CHARLESTON, W.Va. — Gov. Earl Ray Tomblin announced a 4 percent cut for most state government agencies, seeking to recover $100 million after what he called an unforeseen drop in West Virginia’s coal and natural gas tax collections.
Public school systems that have avoided cuts in recent years will see a 1 percent dip.
“This is a difficult decision that results from several factors beyond our control,” Tomblin said. “We are taking this action based on trends we see in the first three months of the fiscal year that we expect to continue throughout this budget cycle. While the cuts we’re enacting today will not be easy, we must maintain a balanced budget and this will help us do that.”
Sagging severance collections from coal and natural gas were more dramatic than projected, said the governor’s communications director Chris Stadelman.

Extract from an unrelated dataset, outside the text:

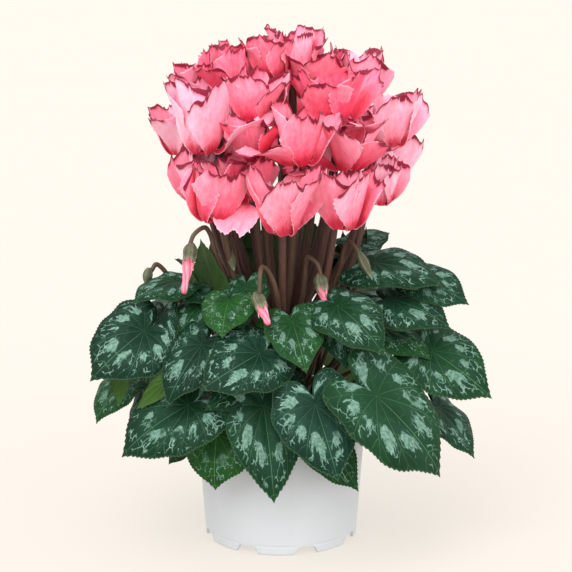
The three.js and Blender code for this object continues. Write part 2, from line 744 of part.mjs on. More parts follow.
function spindle(from, to, radii, sides) {
  const curve = new THREE.LineCurve3(from, to);
  const shares = radii.map((_, i) => i / (radii.length - 1));
  const radius = (share) => radii[Math.round(share * (radii.length - 1))];
  return stem(curve, shares, sides, radius, vec(1, 0.2, 0).normalize());
}

function budCalyx([top, tip]) {
  const [hang, end] = [point(top), point(tip)];
  const down = end.clone().sub(hang).normalize();
  const from = hang.clone().addScaledVector(down, -9);
  return spindle(from, hang.clone().addScaledVector(down, -GAP), [1.6, 4.6, 5.2, 4.2], 6);
}

// The rolled petals of a coloured bud.
function bud([top, tip], spare) {
  const radii = [3.8, 4.2, 3.6, 2.6, 1.6].map((r) => r + spare);
  return spindle(point(top), point(tip), radii, 6);
}

function greenBud([top, tip]) {
  return spindle(point(top).add(vec(0, 0, 4)), point(tip), [1.6, 3.8, 4.2, 3.4, 0.8], 5);
}

function tuberWithFlowerStalks() {
  const stalks = Object.values(BLOOMS).map(flowerStalk);
  const colouredBuds = Object.values(BUDS).flatMap((b) => [budStalk(b, 7), budCalyx(b)]);
  const greenBuds = GREEN_BUDS.flatMap((b) => [budStalk(b, 3), greenBud(b)]);
  return join([tuber(), ...stalks, ...colouredBuds, ...greenBuds]);
}

// ---------------------------------------------------------------- assembly

const material = (color, roughness, metalness = 0) =>
  new THREE.MeshStandardMaterial({ color, roughness, metalness });
const POT_WHITE = material(0xe9e8ec, 0.5);
const PEAT = material(0x33261c, 0.95);
const STALK_BROWN = material(0x55352d, 0.55);
const PETAL_PINK = material(0xff8aa0, 0.6);
const LEAF_GREEN = material(0x1f4a33, 0.55);

// Pieces are placed in this order, and each is cut clear of the ones before it where they would
// cross: a leaf or petal that would pass through another ends just behind it.
const placed = [];
const group = new THREE.Group();

function add(name, solid, cutter, look) {
  let clear = solid;
  for (const other of placed)
    if (boxesMeet(clear, other) && clear.intersect(other).volume() > 0) clear = clear.subtract(other);
  clear = largest(clear);
  placed.push(cutter);
  const mesh = new THREE.Mesh(geometryOf(clear), look);
  mesh.name = name;
  group.add(mesh);
}

const SPARE = 0.35; // how much fatter than itself a piece is when it cuts its neighbours

const potSolid = pot();
const soilSolid = soil();
const stalks = tuberWithFlowerStalks();
add("pot", potSolid, potSolid, POT_WHITE);
add("soil", soilSolid, soilSolid, PEAT);
add("tuber_with_flower_stalks", stalks, stalks, STALK_BROWN);
Object.entries(BLOOMS).forEach(([name, bloom], i) =>
  add("bloom_" + name, corolla(bloom, i, 0), corolla(bloom, i, SPARE), PETAL_PINK),
);
Object.entries(BUDS).forEach(([name, b]) => add("bud_" + name, bud(b, 0), bud(b, SPARE), PETAL_PINK));

const leaves = allLeaves();
leaves.forEach((leaf, i) => (leaf.number = i));
const skin = tuber(GAP); // the leaf stalks are cut off just over the tuber's skin
for (const shoot of shootsOf(leaves)) {
  const solid = shootSolid(shoot, 0).subtract(skin);
  add("leaves_" + shoot.name, solid, shootSolid(shoot, SPARE), LEAF_GREEN);
}

export default group;
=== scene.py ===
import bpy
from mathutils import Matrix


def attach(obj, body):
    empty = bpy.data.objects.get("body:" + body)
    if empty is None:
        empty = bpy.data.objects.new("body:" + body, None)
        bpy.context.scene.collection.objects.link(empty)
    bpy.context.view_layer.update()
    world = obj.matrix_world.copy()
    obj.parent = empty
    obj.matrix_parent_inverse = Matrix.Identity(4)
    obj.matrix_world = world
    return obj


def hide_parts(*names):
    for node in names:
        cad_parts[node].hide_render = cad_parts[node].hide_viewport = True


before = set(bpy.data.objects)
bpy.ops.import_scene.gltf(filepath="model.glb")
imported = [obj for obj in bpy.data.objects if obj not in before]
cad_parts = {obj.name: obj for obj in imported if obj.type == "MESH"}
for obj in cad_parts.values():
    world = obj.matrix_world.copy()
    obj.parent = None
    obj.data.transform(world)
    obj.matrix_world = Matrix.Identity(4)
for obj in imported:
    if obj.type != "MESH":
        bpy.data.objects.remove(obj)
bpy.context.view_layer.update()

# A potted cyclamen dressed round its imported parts: fine leaves with their silver pattern, nodding
# blooms with swept-back picotee petals, hanging buds, stalks, tuber, soil and a white plastic pot.
# Shapes are in millimetres in the part's own frame, and are turned into metres in one place, where
# a mesh is made. Materials and the camera are in metres.
from types import SimpleNamespace

import bpy
import numpy as np
from mathutils import Vector
from numpy import cos, cross, exp, hypot, interp, linspace, maximum, minimum, pi, radians, sin, stack, where

MM = 0.001

# ---- sizes shared with the solids

POT_HEIGHT = 110
POT_BASE = 61.5
POT_RIM = 71
POT_WALL = 1.8
POT_FLOOR = 2.2
BAND_HEIGHT = 13
BAND_STEP = 1.6
FOOT_HEIGHT = 6.5
PAD_RADIUS = 36
NOTCHES = 8
NOTCH_WIDTH = 17
NOTCH_TURN = 19
SOIL_TOP = 96
TUBER_NODE = "tuber_with_flower_stalks"
TUBER_RADIUS = 35
TUBER_HEIGHT = 30
TUBER_MIDDLE = 90

# Flower stalks: their radii from the tuber to the calyx, and how far out on the tuber they start.
STALK_RADII = (2.4, 2.7, 2.8, 2.7, 2.4, 2, 2.2, 4)
ROOT_SPREAD = 18
CROOK_BACK = 12
CROOK_TOP = 21
CALYX_LENGTH = 5
CALYX_GAP = 0.7
# Leafy shoots leave the tuber in two rings, those with low leaves from the outer one.
LOW_LEAF = 160
OUTER_RING = 29
INNER_RING = 23.5
STALK_ROOM = 4.6

PETAL_TURNS = (-137, -70, 0, 70, 137)
PETAL_FLARES = {0: 17, 70: 31, 137: 21}
PETAL_LENGTH = 42
PETAL_WRAP = 30
TUBE_TOP = 6.5
TUBE_RADIUS = 4.4
TUBE_MOUTH = 5.6
TUBE_LOW = -2.2

# Blooms: middle of the nose, size, lean out of the plant in degrees, how pale the petals are (from
# 0, coral, to 1, the palest pink), and the petals with a flare of their own, in degrees from the
# bloom's axis: some stand closer than the others, some lie out over their neighbours or hang.
BLOOMS = {
    "low_left": ((-52, -64, 272), 1.07, 5, 0.22, {1: 10, 2: 12}),
    "low_front": ((2, -84, 266), 1.15, 5, 0.45, {1: 15, 3: 17}),
    "low_right": ((48, -68, 267), 1.08, 5, 0.55, {1: 18}),
    "low_far_right": ((77, -38, 280), 0.84, 5, 0.75, {2: 12, 3: 14}),
    "side_right": ((82, 14, 288), 1, 8, 0.95, {1: 13, 2: 8}),
    "back_side_left": ((-60, -24, 276), 1.08, 6, 0.9, {1: 7, 2: 6}),
    "low_inner": ((-25, -50, 285), 0.88, 3, 0.5, {2: 128}),
    "mid_right": ((50, -50, 308), 0.94, 4, 0.28, {0: 88, 2: 52}),
    "mid_front": ((15, -62, 315), 1.1, 5, 0.42, {1: 84}),
    "mid_front_left": ((-20, -44, 315), 0.92, 2, 0.22, {4: 96}),
    "big_left": ((-57, -42, 321), 1.22, 5, 1.05, {4: 66}),
    "far_left": ((-79, 10, 312), 1, 6, 1, {}),
    "upper_far_left": ((-68, -2, 350), 0.8, 5, 0.65, {1: 6, 2: 3}),
    "upper_left": ((-41, -2, 355), 0.95, 2, 0.08, {3: 58}),
    "upper_front_left": ((-19, -36, 343), 1, 2, 0.45, {}),
    "upper_front_right": ((40, -34, 340), 1.1, 2, 0, {}),
    "far_right": ((86, -14, 322), 1, 5, 0.9, {0: 80}),
    "mid_far_right": ((55, -12, 314), 0.85, 4, 0.15, {}),
    "upper_right": ((60, 10, 350), 1, 4, 0.75, {}),
    "upper_middle": ((22, 2, 356), 0.95, 0, 0.35, {}),
    "top_front": ((-6, -6, 372), 0.9, 0, 0.25, {}),
    "top_back": ((13, 33, 366), 0.95, 2, 0.7, {}),
    "top_left": ((-27, 36, 362), 0.95, 6, 0.2, {}),
    "back_left": ((-58, 48, 310), 1, 8, 0.7, {}),
    "back_low_left": ((-32, 70, 280), 1.1, 8, 0.5, {}),
    "back_low_right": ((22, 76, 277), 1.1, 8, 0.45, {}),
    "back_right": ((62, 54, 300), 1.1, 8, 0.65, {}),
    "back_middle": ((0, 62, 328), 1.1, 6, 0.2, {0: 95}),
}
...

“It has not only not gotten better, it’s gotten dramatically worse, and exceeded I think everyone’s expectations from Wall Street stock analysts to our own folks,” Stadelman said. “Our budget folks do a great job; historically been very accurate with their estimates. Nobody saw a decline like this coming.”

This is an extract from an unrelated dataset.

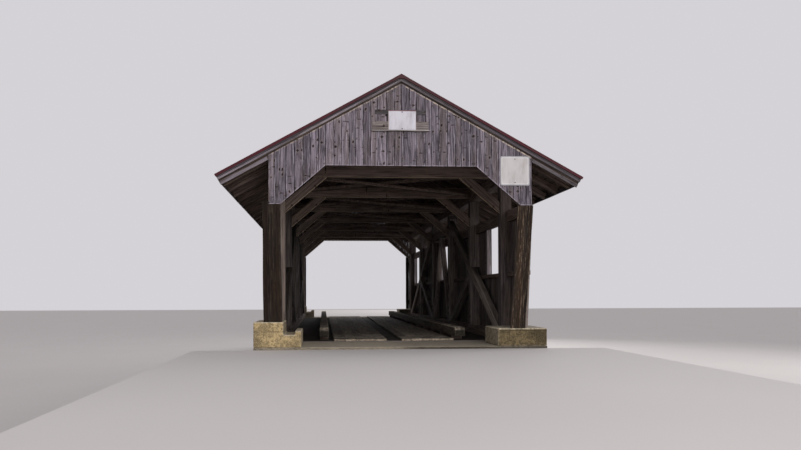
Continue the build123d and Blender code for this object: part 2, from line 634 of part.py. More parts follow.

Tomblin also announced the state’s hiring freeze will continue, nonessential travel for state employees will be eliminated, and annual holiday parties will be canceled. Stadelman did not anticipate any job cuts.
“We think that agencies will be able to avoid any layoffs. We still do have a hiring freeze in place,” Stadelman said. “What it means in raw numbers is a little over $100 million in budget cuts between now and the end of this fiscal year.”
The projected deficit for the 2016 fiscal year is currently more than $250 million, in large part due to a $190 million shortfall in severance tax collections. As of the end of September, general revenues are more than $60 million behind estimates, a figure that was only $12 million at the end of August.
“Gov. Tomblin wanted to do it early in the budget year. We don’t know exactly what the final number is going to end up. But this will let agencies know to start making cuts now, and frankly, he has already informed most cabinet secretaries that this was a possibility,” said Stadelman.
Coal production is down 15 percent compared to last year. Although natural gas sales are up roughly 30 percent early this fiscal year, natural gas severance tax revenues are expected to decrease for the year because of significantly lower prices. Stadelman said that even though that’s good news for people heating their homes this winter, it negatively impacted the budget.
“We hope the price of natural gas, at least from a state budget perspective, comes back up,” said Stadelman. “It’s historically low, and it’s causing folks to stop drilling. We need that natural gas revenue to come in and we need the jobs that are associated with it.”
Tomblin said The Rainy Day Fund, created in 1994, could see an appropriation.
“We have been prudent in our use of the Rainy Day Fund, and adjustments prior to this budget year beginning resulted in us taking just $14.8 million from the fund rather than the $85 million initially expected,” said Tomblin. “We continue to have one of the best Rainy Day Funds in the country, and we created the fund for unexpected difficult times such as this.”